Exercise
Wherever the string "names" appears, copy the whole line.

— Start Material provided —

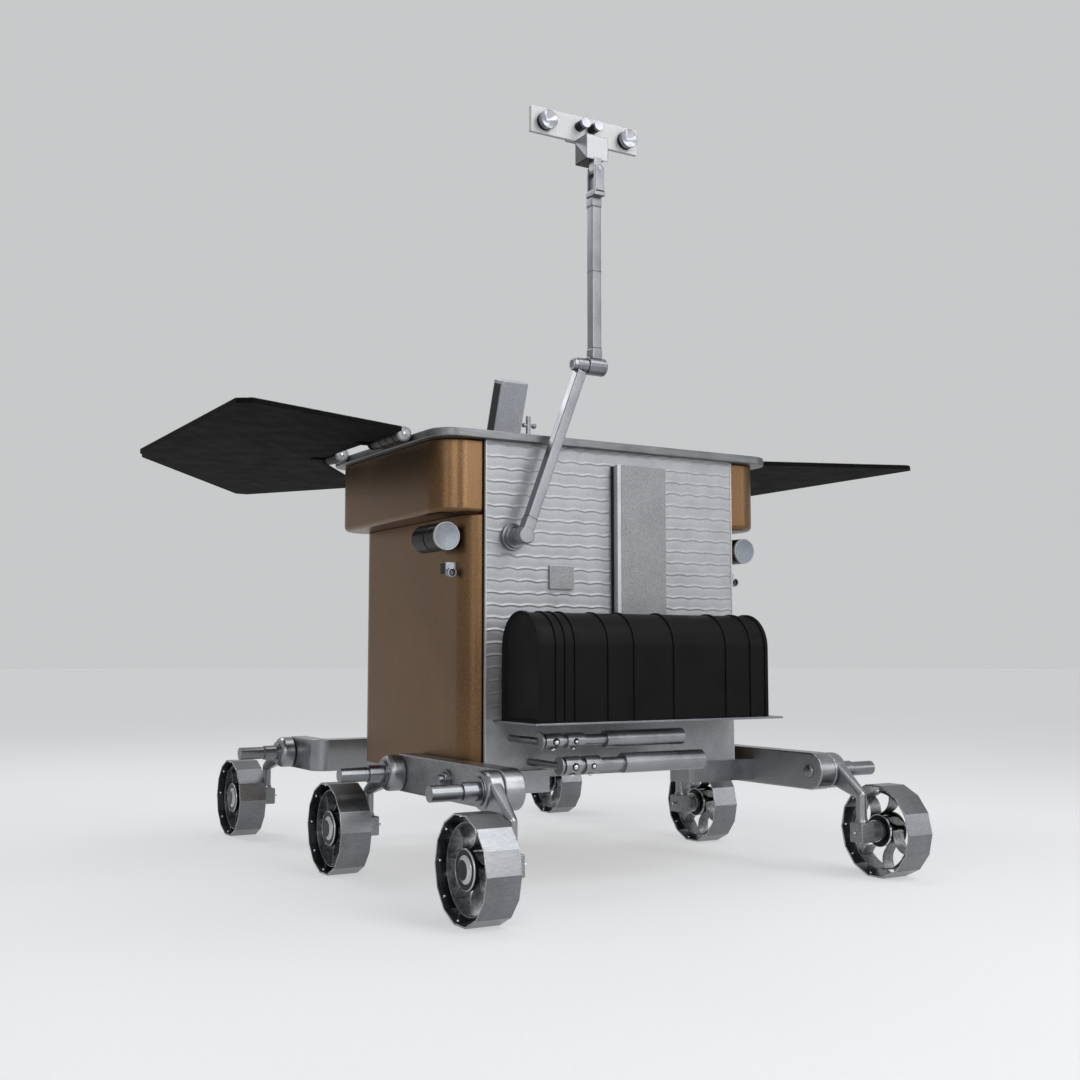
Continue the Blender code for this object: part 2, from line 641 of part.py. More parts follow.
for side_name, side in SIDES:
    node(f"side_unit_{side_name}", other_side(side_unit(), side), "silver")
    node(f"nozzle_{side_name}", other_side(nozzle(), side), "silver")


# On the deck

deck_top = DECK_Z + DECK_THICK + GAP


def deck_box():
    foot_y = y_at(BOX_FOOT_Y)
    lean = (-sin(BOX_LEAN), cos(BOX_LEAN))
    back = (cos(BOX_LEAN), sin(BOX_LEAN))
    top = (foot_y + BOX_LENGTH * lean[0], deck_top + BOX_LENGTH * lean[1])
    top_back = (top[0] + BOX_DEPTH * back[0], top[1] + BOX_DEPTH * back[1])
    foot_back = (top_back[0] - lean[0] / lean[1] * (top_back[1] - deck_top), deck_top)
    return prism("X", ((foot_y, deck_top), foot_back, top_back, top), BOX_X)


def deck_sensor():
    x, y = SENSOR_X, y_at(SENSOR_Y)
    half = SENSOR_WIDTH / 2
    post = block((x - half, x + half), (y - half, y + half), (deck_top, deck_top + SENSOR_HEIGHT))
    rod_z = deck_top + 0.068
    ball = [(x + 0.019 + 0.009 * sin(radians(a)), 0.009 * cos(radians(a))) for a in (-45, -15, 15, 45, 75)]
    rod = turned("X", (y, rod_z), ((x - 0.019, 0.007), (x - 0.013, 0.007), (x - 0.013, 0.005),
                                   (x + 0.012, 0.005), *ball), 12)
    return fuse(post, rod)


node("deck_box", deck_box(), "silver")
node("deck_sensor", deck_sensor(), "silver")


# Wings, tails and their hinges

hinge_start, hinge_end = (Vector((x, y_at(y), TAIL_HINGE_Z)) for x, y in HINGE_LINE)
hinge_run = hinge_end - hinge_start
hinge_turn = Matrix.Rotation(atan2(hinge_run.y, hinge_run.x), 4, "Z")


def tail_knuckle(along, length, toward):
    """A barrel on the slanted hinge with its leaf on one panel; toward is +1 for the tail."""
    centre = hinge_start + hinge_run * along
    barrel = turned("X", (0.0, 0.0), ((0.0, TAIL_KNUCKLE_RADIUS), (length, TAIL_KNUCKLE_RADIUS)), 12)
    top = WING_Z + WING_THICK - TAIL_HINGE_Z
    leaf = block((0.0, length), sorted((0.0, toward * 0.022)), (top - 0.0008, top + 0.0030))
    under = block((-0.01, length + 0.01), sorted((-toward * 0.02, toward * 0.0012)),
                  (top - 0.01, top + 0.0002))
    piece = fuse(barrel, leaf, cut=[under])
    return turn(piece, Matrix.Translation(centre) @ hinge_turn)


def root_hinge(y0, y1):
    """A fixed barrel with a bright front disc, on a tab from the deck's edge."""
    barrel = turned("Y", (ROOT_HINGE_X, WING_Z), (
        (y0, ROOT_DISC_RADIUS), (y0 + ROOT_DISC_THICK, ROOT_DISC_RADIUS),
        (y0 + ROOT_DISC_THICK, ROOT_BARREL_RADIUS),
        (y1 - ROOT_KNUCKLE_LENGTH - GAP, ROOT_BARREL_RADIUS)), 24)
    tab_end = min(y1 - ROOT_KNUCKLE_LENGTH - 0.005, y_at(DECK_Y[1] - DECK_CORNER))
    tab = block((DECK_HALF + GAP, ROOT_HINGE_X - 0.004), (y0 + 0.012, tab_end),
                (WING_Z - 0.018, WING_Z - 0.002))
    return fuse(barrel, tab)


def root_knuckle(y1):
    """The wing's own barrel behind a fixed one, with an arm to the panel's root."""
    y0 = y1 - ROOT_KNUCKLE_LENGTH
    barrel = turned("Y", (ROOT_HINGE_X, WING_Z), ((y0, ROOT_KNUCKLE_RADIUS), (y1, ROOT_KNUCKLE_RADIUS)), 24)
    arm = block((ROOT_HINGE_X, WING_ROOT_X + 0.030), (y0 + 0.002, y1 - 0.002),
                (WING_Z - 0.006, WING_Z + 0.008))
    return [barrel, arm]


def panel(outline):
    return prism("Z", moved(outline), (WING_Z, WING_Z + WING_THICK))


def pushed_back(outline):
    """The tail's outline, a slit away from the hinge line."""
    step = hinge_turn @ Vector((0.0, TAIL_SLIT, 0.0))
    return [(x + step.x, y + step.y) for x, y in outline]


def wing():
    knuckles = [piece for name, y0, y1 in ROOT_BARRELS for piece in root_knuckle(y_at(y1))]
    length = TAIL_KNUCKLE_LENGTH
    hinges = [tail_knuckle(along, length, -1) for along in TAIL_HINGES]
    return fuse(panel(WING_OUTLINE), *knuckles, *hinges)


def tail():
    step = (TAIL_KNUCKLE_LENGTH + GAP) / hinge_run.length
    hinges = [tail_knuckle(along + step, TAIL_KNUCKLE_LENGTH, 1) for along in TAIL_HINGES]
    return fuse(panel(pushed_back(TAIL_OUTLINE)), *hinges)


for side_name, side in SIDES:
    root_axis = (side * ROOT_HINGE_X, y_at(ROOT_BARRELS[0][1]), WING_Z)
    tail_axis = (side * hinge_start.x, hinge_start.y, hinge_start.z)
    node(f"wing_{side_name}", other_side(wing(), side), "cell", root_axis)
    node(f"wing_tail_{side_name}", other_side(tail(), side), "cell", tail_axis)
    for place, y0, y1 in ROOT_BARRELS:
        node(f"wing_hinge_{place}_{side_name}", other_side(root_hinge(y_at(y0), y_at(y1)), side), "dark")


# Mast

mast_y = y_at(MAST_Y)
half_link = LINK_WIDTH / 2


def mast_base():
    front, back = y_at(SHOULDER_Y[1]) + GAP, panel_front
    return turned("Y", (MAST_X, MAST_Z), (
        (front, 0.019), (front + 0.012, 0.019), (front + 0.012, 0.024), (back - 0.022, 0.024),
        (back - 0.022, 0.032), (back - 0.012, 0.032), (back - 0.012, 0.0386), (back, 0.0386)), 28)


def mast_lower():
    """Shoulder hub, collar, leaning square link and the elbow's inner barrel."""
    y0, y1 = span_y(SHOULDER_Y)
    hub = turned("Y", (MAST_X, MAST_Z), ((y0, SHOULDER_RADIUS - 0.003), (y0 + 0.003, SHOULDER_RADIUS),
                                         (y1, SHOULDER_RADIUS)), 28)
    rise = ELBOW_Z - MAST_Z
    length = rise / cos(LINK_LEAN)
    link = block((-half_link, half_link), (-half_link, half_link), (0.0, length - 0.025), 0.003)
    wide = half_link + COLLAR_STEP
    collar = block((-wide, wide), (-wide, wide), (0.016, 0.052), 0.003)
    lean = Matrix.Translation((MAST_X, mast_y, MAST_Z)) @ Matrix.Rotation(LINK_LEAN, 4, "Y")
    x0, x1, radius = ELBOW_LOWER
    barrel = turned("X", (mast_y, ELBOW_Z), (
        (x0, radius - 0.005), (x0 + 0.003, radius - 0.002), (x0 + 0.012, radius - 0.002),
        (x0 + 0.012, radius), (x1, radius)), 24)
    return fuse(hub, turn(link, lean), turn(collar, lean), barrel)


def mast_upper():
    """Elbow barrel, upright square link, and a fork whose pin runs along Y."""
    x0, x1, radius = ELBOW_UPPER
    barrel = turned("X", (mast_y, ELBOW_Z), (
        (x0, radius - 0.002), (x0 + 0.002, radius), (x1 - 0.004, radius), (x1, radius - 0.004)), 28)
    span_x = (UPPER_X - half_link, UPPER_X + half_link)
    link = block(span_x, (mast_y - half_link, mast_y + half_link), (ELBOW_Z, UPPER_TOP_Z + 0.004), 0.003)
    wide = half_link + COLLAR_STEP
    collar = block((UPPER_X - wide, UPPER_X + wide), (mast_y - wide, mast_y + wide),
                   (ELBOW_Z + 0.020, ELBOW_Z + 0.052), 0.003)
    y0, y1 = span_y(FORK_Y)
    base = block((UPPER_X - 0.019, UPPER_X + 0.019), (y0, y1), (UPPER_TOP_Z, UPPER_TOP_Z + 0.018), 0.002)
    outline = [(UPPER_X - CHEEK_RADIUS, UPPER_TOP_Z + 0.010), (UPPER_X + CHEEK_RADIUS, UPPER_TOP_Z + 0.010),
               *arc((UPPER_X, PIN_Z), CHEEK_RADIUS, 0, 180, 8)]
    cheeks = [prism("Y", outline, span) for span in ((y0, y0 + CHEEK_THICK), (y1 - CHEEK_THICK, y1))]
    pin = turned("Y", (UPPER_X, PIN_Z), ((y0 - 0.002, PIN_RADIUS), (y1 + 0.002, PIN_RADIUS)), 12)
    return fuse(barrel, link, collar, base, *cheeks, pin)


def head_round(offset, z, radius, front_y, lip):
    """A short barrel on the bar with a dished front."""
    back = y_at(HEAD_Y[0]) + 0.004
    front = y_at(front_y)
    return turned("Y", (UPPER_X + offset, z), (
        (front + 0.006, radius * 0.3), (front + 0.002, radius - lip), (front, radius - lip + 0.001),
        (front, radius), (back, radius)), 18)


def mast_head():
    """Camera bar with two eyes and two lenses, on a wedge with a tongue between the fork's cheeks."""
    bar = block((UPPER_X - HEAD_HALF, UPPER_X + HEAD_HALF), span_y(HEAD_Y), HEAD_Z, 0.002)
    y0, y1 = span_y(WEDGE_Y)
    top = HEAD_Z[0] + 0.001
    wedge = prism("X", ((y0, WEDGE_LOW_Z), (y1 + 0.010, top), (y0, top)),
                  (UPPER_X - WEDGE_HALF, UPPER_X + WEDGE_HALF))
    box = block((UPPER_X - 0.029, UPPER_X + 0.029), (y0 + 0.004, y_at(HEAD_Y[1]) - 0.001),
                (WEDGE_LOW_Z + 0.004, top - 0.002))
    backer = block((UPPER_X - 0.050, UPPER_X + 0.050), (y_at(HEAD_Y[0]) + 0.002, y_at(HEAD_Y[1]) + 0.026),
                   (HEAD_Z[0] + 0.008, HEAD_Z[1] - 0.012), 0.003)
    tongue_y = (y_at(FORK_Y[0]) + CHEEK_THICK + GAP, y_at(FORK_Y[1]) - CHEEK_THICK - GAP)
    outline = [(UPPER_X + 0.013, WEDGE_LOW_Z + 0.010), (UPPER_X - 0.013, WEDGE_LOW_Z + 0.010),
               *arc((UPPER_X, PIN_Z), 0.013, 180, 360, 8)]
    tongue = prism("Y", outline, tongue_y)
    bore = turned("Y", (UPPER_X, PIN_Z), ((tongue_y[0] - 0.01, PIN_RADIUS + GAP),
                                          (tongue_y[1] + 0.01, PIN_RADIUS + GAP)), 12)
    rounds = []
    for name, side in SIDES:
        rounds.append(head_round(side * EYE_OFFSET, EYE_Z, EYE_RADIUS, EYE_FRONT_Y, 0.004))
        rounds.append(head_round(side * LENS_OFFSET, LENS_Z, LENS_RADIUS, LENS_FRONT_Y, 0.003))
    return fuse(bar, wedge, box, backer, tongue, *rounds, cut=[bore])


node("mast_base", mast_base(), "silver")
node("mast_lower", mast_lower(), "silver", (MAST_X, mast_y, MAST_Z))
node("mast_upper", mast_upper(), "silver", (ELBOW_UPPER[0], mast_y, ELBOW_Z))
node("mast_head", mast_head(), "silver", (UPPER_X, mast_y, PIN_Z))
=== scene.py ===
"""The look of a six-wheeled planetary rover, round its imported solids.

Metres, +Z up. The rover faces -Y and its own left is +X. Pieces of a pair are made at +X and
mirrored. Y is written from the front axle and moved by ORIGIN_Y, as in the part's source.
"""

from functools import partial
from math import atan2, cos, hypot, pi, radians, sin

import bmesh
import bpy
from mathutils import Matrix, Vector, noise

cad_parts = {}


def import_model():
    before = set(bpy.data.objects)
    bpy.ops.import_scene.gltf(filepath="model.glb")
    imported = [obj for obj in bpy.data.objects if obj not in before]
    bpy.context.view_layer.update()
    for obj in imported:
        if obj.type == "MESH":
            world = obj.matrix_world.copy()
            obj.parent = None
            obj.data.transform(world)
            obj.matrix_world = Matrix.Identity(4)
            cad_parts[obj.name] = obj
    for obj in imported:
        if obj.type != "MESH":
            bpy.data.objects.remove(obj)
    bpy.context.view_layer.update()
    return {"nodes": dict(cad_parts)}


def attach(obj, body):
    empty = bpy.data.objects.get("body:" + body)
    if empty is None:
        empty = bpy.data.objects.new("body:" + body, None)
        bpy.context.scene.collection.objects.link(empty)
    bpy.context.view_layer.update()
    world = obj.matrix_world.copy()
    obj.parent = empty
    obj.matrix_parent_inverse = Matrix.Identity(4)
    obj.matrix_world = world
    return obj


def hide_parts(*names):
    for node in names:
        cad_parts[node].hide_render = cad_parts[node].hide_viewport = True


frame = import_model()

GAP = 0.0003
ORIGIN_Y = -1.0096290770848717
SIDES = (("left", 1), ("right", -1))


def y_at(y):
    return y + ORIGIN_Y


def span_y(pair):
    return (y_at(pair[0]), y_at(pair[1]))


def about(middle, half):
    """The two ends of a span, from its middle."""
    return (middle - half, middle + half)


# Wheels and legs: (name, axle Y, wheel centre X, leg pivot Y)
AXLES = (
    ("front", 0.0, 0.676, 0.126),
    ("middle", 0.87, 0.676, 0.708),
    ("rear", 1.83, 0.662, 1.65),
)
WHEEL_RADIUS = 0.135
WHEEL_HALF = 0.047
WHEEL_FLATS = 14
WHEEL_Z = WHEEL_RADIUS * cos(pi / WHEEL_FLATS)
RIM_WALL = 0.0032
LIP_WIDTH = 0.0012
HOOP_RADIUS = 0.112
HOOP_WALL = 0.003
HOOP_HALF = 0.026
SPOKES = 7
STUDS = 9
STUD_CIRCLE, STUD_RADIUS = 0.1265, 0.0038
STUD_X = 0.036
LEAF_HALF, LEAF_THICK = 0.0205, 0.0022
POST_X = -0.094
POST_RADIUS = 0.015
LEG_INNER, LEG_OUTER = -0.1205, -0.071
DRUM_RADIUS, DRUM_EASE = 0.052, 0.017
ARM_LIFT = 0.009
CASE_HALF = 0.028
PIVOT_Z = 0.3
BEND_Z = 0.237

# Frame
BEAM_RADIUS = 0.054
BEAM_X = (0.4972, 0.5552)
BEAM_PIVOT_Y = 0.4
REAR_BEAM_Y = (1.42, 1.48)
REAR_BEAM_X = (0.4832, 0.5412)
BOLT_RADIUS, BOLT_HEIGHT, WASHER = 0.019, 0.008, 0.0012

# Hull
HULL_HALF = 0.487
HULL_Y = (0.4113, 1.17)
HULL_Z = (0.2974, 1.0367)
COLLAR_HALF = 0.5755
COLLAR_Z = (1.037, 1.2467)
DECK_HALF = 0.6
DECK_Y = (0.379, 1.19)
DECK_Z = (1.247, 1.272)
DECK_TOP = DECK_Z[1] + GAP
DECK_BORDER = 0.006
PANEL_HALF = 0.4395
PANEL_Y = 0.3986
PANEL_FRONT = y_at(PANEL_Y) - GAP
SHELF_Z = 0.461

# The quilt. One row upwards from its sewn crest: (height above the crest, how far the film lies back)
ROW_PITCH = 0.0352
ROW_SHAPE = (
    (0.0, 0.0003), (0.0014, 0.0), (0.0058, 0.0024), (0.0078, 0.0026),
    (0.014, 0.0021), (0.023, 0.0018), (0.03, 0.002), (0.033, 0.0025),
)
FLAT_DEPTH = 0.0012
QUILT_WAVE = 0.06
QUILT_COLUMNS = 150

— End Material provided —

Task solution
def hide_parts(*names):
    for node in names:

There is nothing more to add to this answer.